Not enough has been done to promote partnership working between schools.

School leaders and key partners have not had enough of a say on the school improvement strategy.

The council has placed an over-reliance on its officers rather than commissioning support from outside the authority.

Data has not been used to develop an understanding of pupils’ achievements and set targets.

Support and training is not tailored to council-wide weaknesses.

Funding has been allocated to bring about improvements but the lack of success means this has so far represented poor value for money.

...and what was positive

The number of children leaving reception with a good level of development is increasing.

The proportion of pupils succeeding in the Year 1 ‘phonics screening check’ is improving at a quicker pace than nationally.

Primary schools help pupils reach the levels expected for their age.

Special school provision and support for children who attend the pupil referral unit are strong and children are being re-integrated into mainstream schools where appropriate.

Efforts by the council to tackle the number of young people not in employment, education and training are “reaping rewards”.

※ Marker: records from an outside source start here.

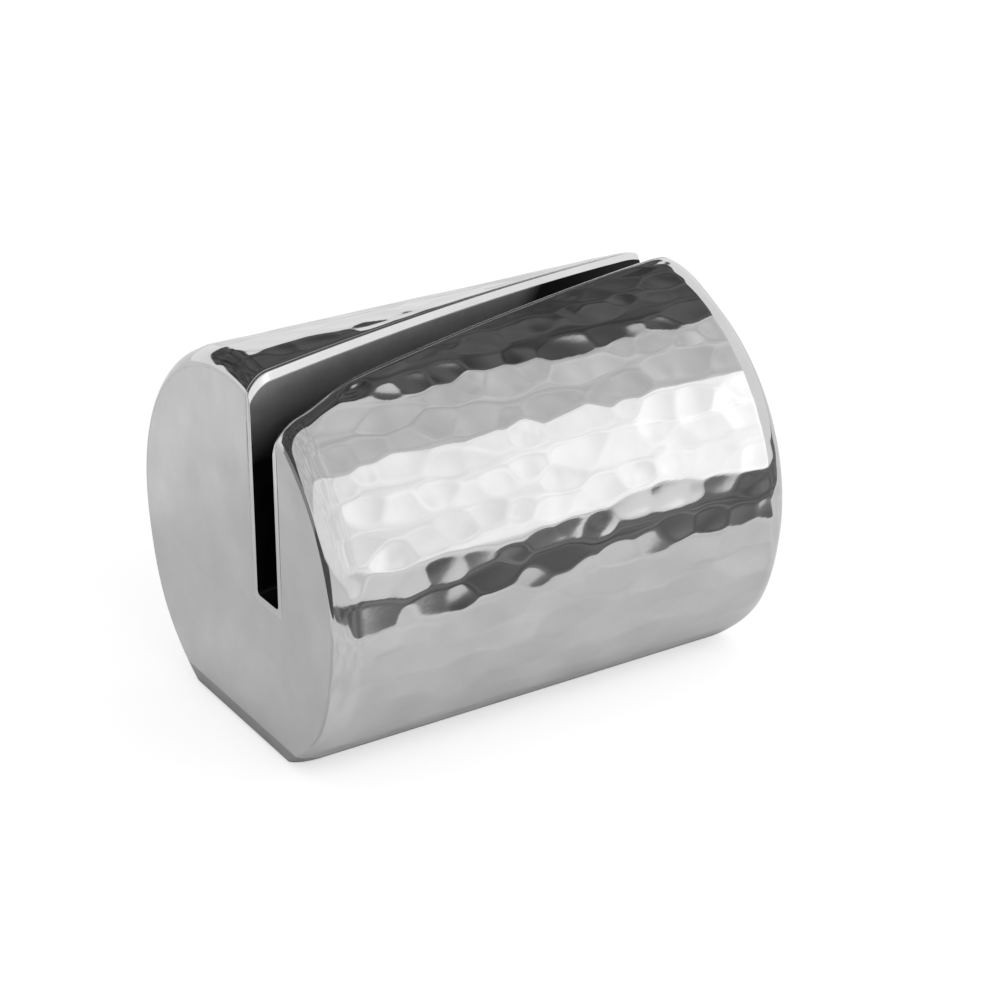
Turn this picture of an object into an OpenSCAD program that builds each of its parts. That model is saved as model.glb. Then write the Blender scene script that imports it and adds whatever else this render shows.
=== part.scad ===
// Place card holder: a small hammered metal barrel that lies on a flat base, with a
// slanted slot sawn through its crown from end to end for a place card.
//
// It is built up from sheet: two hammered panels, two end plates, a thin channel
// that lines the slot, and a base plate that closes the body from below.
//
// +Z is up, X runs along the barrel and the front is at -Y. The origin is under
// the middle of the flat base. All lengths are in millimetres.

/* [Barrel] */
// Length of the barrel over its two end faces
barrel_len = 38; // [30:0.5:70]
// Diameter of the barrel over the hammered panels
barrel_d = 30.5; // [27:0.5:50]
// Width of the flat that the barrel stands on
base_w = 15.1; // [12:0.1:18]
// How far each end is turned in, from the barrel's round to the edge of its face
end_drop = 1.1; // [0.5:0.1:1.1]
// Angle through which the skin turns towards the face before it meets it
end_turn = 60; // [45:5:90]

/* [Sheet] */
// Thickness of the hammered panels
panel_t = 1.2; // [1.2:0.1:2.5]
// Thickness of the end plates
end_t = 1.5; // [1:0.1:3]
// Thickness of the base plate
base_t = 1.2; // [0.8:0.1:2]
// Radius that eases the lower edges of the base plate
base_ease = 0.4; // [0.2:0.05:0.6]

/* [Card slot] */
// Width of the slot between the channel's walls
slot_w = 3; // [2:0.1:5]
// Depth of the slot below the crown
slot_depth = 16.5; // [10:0.5:20]
// Angle of the slot to the barrel's axis, seen from above
slot_angle = 12; // [0:1:18]
// Distance of the slot in front of the barrel's middle, at half length
slot_ahead = 1; // [0:0.1:2]
// Thickness of the channel that lines the slot
channel_t = 0.5; // [0.3:0.1:1]

/* [Hammering] */
// Distance between the centres of the hammer marks
mark_pitch = 3.1; // [2.8:0.1:6]
// Radius of the hammer's ball face
hammer_r = 12; // [8:0.5:12]
// Depth of the deepest marks
mark_depth = 0.09; // [0.04:0.01:0.09]
// Plain margin between the marks and the panel's edges
mark_margin = 0.8; // [0.5:0.1:3]

/* [Hidden] */
$fn = 96;

// Overrun of every cut past the faces that it opens
over = 1;

barrel_r = barrel_d / 2;
// Height of the barrel's axis above the base, from the chord that the flat cuts
axis_h = sqrt(pow(barrel_r, 2) - pow(base_w / 2, 2));
crown_h = axis_h + barrel_r;
inner_r = barrel_r - panel_t;
// Radius and length of the arc that turns each end in
roll_r = end_drop / (1 - cos(end_turn));
roll_len = roll_r * sin(end_turn);
channel_w = slot_w + 2 * channel_t;
slot_floor = crown_h - slot_depth;

// The hammer marks stand in rows along the barrel, counted in turns from the
// crown, every other row shifted by half a pitch
row_angle = mark_pitch * sqrt(3) / 2 / barrel_r * 180 / PI;
lowest_angle = 90 + acos(base_w / 2 / barrel_r)
    - (mark_margin + base_t + mark_pitch / 2) / barrel_r * 180 / PI;
rows = floor(lowest_angle / row_angle);
hammered_half = barrel_len / 2 - roll_len - mark_margin - mark_pitch / 2;
columns = floor(hammered_half / mark_pitch);
// How far a mark strays from its place, how much shallower it may be, and how far
// a blow can reach, all as shares of the pitch or the depth
stray_share = 0.12;
shallow_share = 0.45;
reach_share = 0.48;
reach = mark_pitch * reach_share;
reach_rise = hammer_r - sqrt(pow(hammer_r, 2) - pow(reach, 2));

// An even spread of values from -1 to 1 that stands in for the smith's hand
function hand(a, b) = sin(a * 1171 + b * 727 + 90 * sin(a * 311 + b * 137));

// Across the barrel, the line that the slot's middle follows
function slot_y(x) = -slot_ahead + x * tan(slot_angle);

// The round of the barrel, turned in along an arc at both ends and cut to length
module barrel_form(r) {
    straight = barrel_len - 2 * roll_len;
    intersection() {
        translate([0, 0, axis_h]) rotate([0, 90, 0]) rotate_extrude($fn = 180) {
            translate([0, -straight / 2]) square([r, straight]);
            translate([0, -straight / 2 - roll_r]) square([r - roll_r, straight + 2 * roll_r]);
            for (end = [-1, 1])
                translate([r - roll_r, end * straight / 2]) circle(roll_r);
        }
        bar(r + over, -barrel_len / 2, barrel_len / 2);
    }
}

// A straight round bar along the barrel's axis
module bar(r, from_x, to_x) {
    translate([from_x, 0, axis_h]) rotate([0, 90, 0]) cylinder(r = r, h = to_x - from_x, $fn = 180);
}

// Everything above a height
module above(z) {
    translate([-barrel_len / 2 - over, -barrel_r - over, z])
        cube([barrel_len + 2 * over, barrel_d + 2 * over, crown_h - z + over]);
}

// A slab of the given width that stands in the slot's place, from a height upwards
module slot_slab(width, from_z) {
    long = barrel_len / cos(slot_angle) + 2 * (width + over);
    translate([0, -slot_ahead, from_z]) rotate([0, 0, slot_angle])
        translate([-long / 2, -width / 2, 0]) cube([long, width, crown_h - from_z + over]);
}

// All that stands on the base plate to one side of the slot's middle: front for
// -1, back for 1
module one_side(side) {
    long = barrel_len / cos(slot_angle) + 2 * (barrel_d + over);
    deep = barrel_d + slot_ahead + over;
    translate([0, -slot_ahead, base_t]) rotate([0, 0, slot_angle])
        translate([-long / 2, side < 0 ? -deep : 0, 0]) cube([long, deep, crown_h]);
}

// What one blow takes away: the tip of the hammer's ball, and a collar above it
module blow() {
    rotate_extrude($fn = 48) {
        intersection() {
            translate([0, hammer_r]) circle(hammer_r);
            square([reach, reach_rise]);
        }
        translate([0, reach_rise]) square([reach, over]);
    }
}

// All the blows on one side of the slot
module hammer_marks(side) {
    for (row = [0 : rows], column = [-columns - 1 : columns]) {
        angle = side * (row + stray_share * hand(row, column * side)) * row_angle;
        x = (column + 0.5 * (row % 2) + 0.25 + stray_share * hand(column * side, row + 3)) * mark_pitch;
        depth = mark_depth * (1 - shallow_share * (0.5 + 0.5 * hand(row + 5, column + side)));
        y = barrel_r * sin(angle);
        clear = side * (y - slot_y(x)) - channel_w / 2 / cos(slot_angle);
        if (abs(x) <= hammered_half && clear > mark_margin + mark_pitch / 2)
            translate([x, 0, axis_h]) rotate([-angle, 0, 0])
                translate([0, 0, barrel_r - depth]) blow();
    }
}

// One hammered panel, rolled to the barrel's round, from the base up to the slot
module hammered_panel(side) {
    color("silver") difference() {
        intersection() {
            barrel_form(barrel_r);
            one_side(side);
        }
        bar(inner_r, -barrel_len / 2 - over, barrel_len / 2 + over);
        slot_slab(channel_w, slot_floor - channel_t);
        hammer_marks(side);
    }
}

module front_panel() {
    hammered_panel(-1);
}

module back_panel() {
    hammered_panel(1);
}

// A flat end plate inside the panels' round, notched for the channel
module end_plate(end) {
    inside = barrel_len / 2 - end_t;
    color("gainsboro") difference() {
        intersection() {
            bar(inner_r, end < 0 ? -barrel_len / 2 : inside, end < 0 ? -inside : barrel_len / 2);
            above(base_t);
        }
        slot_slab(channel_w, slot_floor - channel_t);
    }
}

module left_end_plate() {
    end_plate(-1);
}

module right_end_plate() {
    end_plate(1);
}

// The folded channel that lines the slot, cut off flush with the barrel all round
module slot_channel() {
    color("darkgray") difference() {
        intersection() {
            barrel_form(barrel_r);
            slot_slab(channel_w, slot_floor - channel_t);
        }
        slot_slab(slot_w, slot_floor);
    }
}

// A strip along X, seen end on, with both lower corners eased
module eased_strip(width) {
    translate([-width / 2, base_ease]) square([width, base_t - base_ease]);
    translate([-width / 2 + base_ease, 0]) square([width - 2 * base_ease, base_t]);
    for (end = [-1, 1])
        translate([end * (width / 2 - base_ease), base_ease]) circle(base_ease);
}

// The flat base plate that closes the body and carries panels and end plates
module base_plate() {
    color("lightgray") intersection() {
        barrel_form(barrel_r);
        rotate([90, 0, 0]) translate([0, 0, -barrel_r]) linear_extrude(barrel_d)
            eased_strip(barrel_len);
    }
}

front_panel();
back_panel();
left_end_plate();
right_end_plate();
slot_channel();
base_plate();
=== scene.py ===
# %% [markdown]
# # A hammered card holder
#
# The object is a small barrel of planished metal that lies on a narrow flat. A slot
# runs through its crown at a slant and holds a place card. Six pieces make it up: two
# hammered panels, two end plates, the channel in the slot and the plate underneath.
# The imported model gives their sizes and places, so it is loaded before anything else.

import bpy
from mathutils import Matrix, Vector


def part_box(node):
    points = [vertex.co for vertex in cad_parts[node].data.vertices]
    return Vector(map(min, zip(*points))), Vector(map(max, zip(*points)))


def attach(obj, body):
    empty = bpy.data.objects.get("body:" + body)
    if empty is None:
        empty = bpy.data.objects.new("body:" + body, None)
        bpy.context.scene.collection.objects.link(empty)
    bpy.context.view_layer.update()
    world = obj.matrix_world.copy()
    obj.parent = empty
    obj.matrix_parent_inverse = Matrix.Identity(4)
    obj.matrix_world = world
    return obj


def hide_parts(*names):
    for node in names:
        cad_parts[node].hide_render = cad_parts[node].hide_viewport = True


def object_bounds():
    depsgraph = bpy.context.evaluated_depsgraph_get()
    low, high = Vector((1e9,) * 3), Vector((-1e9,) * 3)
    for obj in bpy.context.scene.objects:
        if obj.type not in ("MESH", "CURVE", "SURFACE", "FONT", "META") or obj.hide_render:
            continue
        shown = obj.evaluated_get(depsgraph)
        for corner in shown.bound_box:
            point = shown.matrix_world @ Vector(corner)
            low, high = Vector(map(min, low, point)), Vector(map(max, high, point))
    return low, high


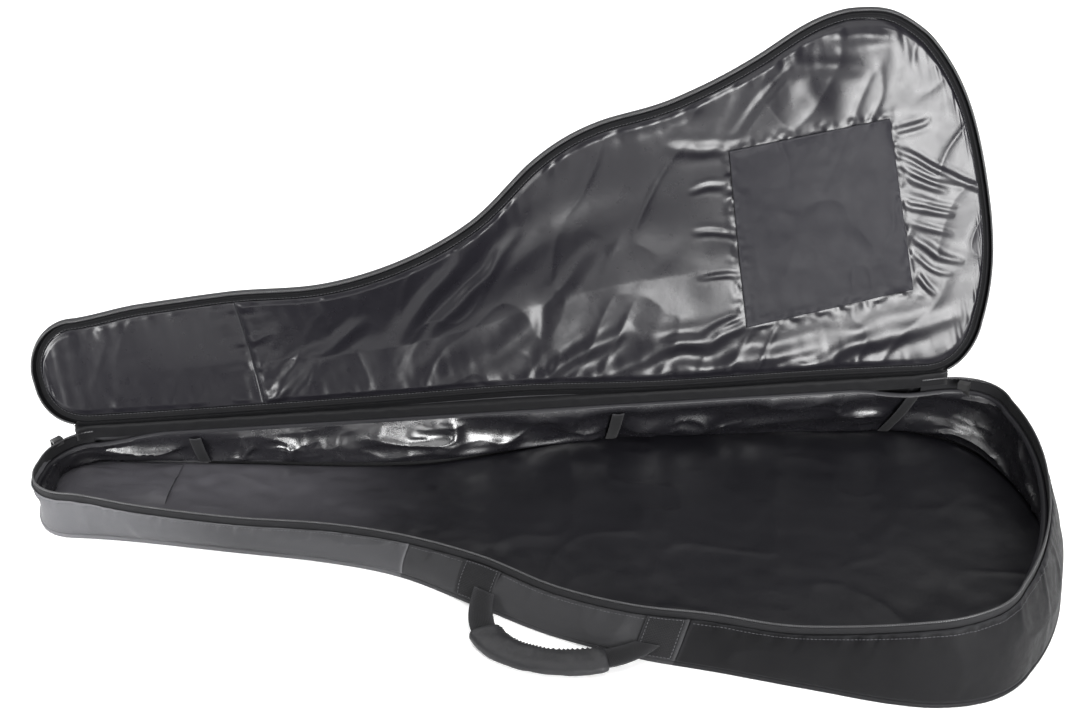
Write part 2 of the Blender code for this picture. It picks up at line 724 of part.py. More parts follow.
def zip_and_hinge():
    round_the_zip = columns_between(HINGE_HEAD_COLUMN + 0.02, HINGE_TAIL_COLUMN + COLUMNS - 0.02)
    hinge = columns_between(HINGE_TAIL_COLUMN + 0.0, HINGE_HEAD_COLUMN + 0.0)
    rim_strip("lower_zip_tape", tape_section(WALL_TOP_DROP - GAP, TAPE_TOP, -1), round_the_zip, "zip_tape", stand)
    rim_strip("hinge_tape", upright(GAP - WALL_TOP_DROP, -HINGE_FOLD_GAP), hinge, "zip_tape", stand)
    coil = [rim_point(c, COIL_INSET, -COIL_APART) for c in round_the_zip]
    tube("lower_zip_coil", coil, COIL_RADIUS, "coil", stand)
    start = column_on_arc(COIL_START_DEGREES, True)
    end = column_on_arc(COIL_START_DEGREES, False) + COLUMNS
    upper = columns_between(start, end)
    rim_strip("upper_zip_tape", tape_section(BAND_FOOT - GAP, TAPE_TOP, 1), upper, "zip_tape", lid_hinge)
    tube("upper_zip_coil", [rim_point(c, COIL_INSET, COIL_APART) for c in upper], COIL_RADIUS, "coil", lid_hinge)
    lid_fold = columns_between(end - COLUMNS + 0.02, start - 0.02)
    rim_strip("lid_hinge_tape", upright(BAND_FOOT - GAP, HINGE_FOLD_GAP), lid_fold, "zip_tape", lid_hinge)


zip_and_hinge()


# Lid: band, piping, padded panel, patches and pocket

def lid_band():
    foot = TAPE_INSET
    section = [(foot, BAND_FOOT), (BAND_WIDTH, BAND_FOOT), (LID_INSET - GAP, LID_COVER_BASE),
               (LID_INSET - 2 * COVER, LID_TOP), (foot, BAND_FOOT + BAND_SKIRT)]
    rim_strip("lid_band", section, whole, "black_polyester", lid_hinge, loop=True)
    inset = LID_INSET - 2 * COVER
    line = [rim_point(c, inset, LID_TOP + GAP + LID_PIPING_RADIUS) for c in whole]
    tube("lid_piping", line, LID_PIPING_RADIUS, "black_polyester", lid_hinge, loop=True)


lid_band()


def lid_layer(name, low, high, finish, rungs=(0.0, float(CHAIN)), near=0.0, far=1.0):
    """A layer of the lid panel between two heights, over a range of rungs and a share of the width."""
    lines = columns_between(*rungs)
    inner = [j / ACROSS for j in range(1, ACROSS) if near < j / ACROSS < far]
    steps = [near, *inner, far]
    faces = []
    for height in (high, low):
        grid = lid_grid(height)
        faces.append([[lid_point(grid, k, v) for v in steps] for k in lines])
    return slab(name, *faces, finish, lid_hinge)


def lid_panel():
    seam = lid_rung(HEAD_SEAM_X)
    gap = GAP / (HEAD_REACH + TAIL_REACH) * CHAIN / 2
    tail = float(CHAIN)
    lid_layer("lid_cover", LID_COVER_BASE, LID_TOP, "black_polyester")
    lid_layer("lid_foam", LID_FOAM_BASE, LID_FOAM_BASE + FOAM, "foam")
    lid_layer("lid_lining", LID_LINING_BASE, LID_LINING_BASE + LINING, "satin_lining", (seam + gap, tail))
    lid_layer("lid_head_lining", LID_LINING_BASE, LID_LINING_BASE + LINING, "satin_lining", (0.0, seam - gap))
    patch = (lid_rung(BRIDGE_PATCH_HEAD_X), lid_rung(BRIDGE_PATCH_TAIL_X))
    lid_layer("bridge_patch", LID_LINING_BASE - CURVED_GAP - PATCH, LID_LINING_BASE - CURVED_GAP, "dark_lining",
              patch, BRIDGE_PATCH_NEAR, BRIDGE_PATCH_FAR)
    lid_layer("lid_head_cover", LID_TOP + CURVED_GAP, LID_TOP + CURVED_GAP + COVER, "black_polyester",
              (1.0, seam), HEAD_COVER_NEAR, HEAD_COVER_FAR)
    pocket = (lid_rung(POCKET_HEAD_X), lid_rung(POCKET_TAIL_X))
    lid_layer("front_pocket", LID_TOP + GAP, LID_TOP + GAP + POCKET, "black_polyester",
              pocket, POCKET_NEAR, POCKET_FAR)


lid_panel()


def pull_outline():
    """A tongue with a hole at its lower end, hanging from y = 0."""
    half, neck = PULL_WIDTH / 2, PULL_NECK / 2
    low = PULL_LENGTH - half
    tongue = [(neck, 0), *[(x, y - low) for x, y in arc((0, 0), half, 0, -math.pi, 8)], (-neck, 0)]
    return [tongue, arc((0, -low), PULL_HOLE, 0, 2 * math.pi, 10)[:-1]]


def pocket_zip():
    """The pocket's straight zip, level with the hinge, its slider and its pull."""
    def on_lid(x, height):
        y = hinge_y(x) - POCKET_ZIP_FROM_HINGE * HINGE_STRETCH
        return Vector((x, y, rim_plane(x) + height))

    along = (hinge_end - hinge_start).normalized()
    base = LID_TOP + GAP
    half = POCKET_TAPE_WIDTH / 2
    across = Vector((0, 0, 1)).cross(along).normalized()
    ends = [on_lid(x, base) for x in (POCKET_ZIP_HEAD_X, POCKET_ZIP_TAIL_X)]
    rings = []
    for end in ends:
        low = [end - across * half, end + across * half]
        rings.append([*low, *[p + Vector((0, 0, ZIP_TAPE)) for p in reversed(low)]])
    loft("pocket_zip_tape", rings, "zip_tape", lid_hinge)
    lift = Vector((0, 0, ZIP_TAPE + GAP + COIL_RADIUS))
    tube("pocket_zip_coil", [end + lift for end in ends], COIL_RADIUS, "coil", lid_hinge)
    start = ends[0] + along * POCKET_SLIDER_START + lift
    rail = empty("pocket_slide", closed_places[lid_hinge].inverted() @ frame(start, along, across), lid_hinge)
    roof = COIL_RADIUS + SLIDER_CLEAR / 2
    arch = [(-roof - SLIDER_PLATE, 0), (-roof, 0), (-roof, roof), (roof, roof), (roof, 0),
            (roof + SLIDER_PLATE, 0), (roof + SLIDER_PLATE, roof + SLIDER_PLATE),
            (-roof - SLIDER_PLATE, roof + SLIDER_PLATE)]
    # The arch is drawn across the coil, so its own X and Y are the rail's Y and Z
    stand_up = Matrix(((0, 0, 1, 0), (1, 0, 0, 0), (0, 1, 0, 0), (0, 0, 0, 1)))
    flat_piece("pocket_slider", [arch], SLIDER_LENGTH, "black_metal", rail, stand_up)
    pivot_height = roof + SLIDER_PLATE + GAP + PULL_THICK / 2
    hang = math.radians(LID_OPEN_DEGREES - 90)
    pivot = empty("pocket_pull_axis", Matrix.Translation((0, 0, pivot_height)), rail)
    # The tongue hangs straight down when the lid is open: its own -Y is the rail's +Y, turned up off the lid
    down = Matrix.Rotation(math.pi + hang, 4, "X")
    flat_piece("pocket_pull", pull_outline(), PULL_THICK, "black_metal", pivot, down)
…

The number of students who are absent from school for long periods has fallen considerably.

Senior officers have shown a ‘renewed determination’ to improve the situation and are now using warning notices, pre-warning notices and letters to central government about academies to raise concerns.

Schools causing concerns are reviewed through regular meetings and this has helped to support improvement in primary schools - although not secondaries.

Expertise from schools outside the council’s area is used to support training and help schools where leadership is causing concern.

Relationships with academy school leaders are improving.

Support for governing bodies has been strong and good governors have been recruited.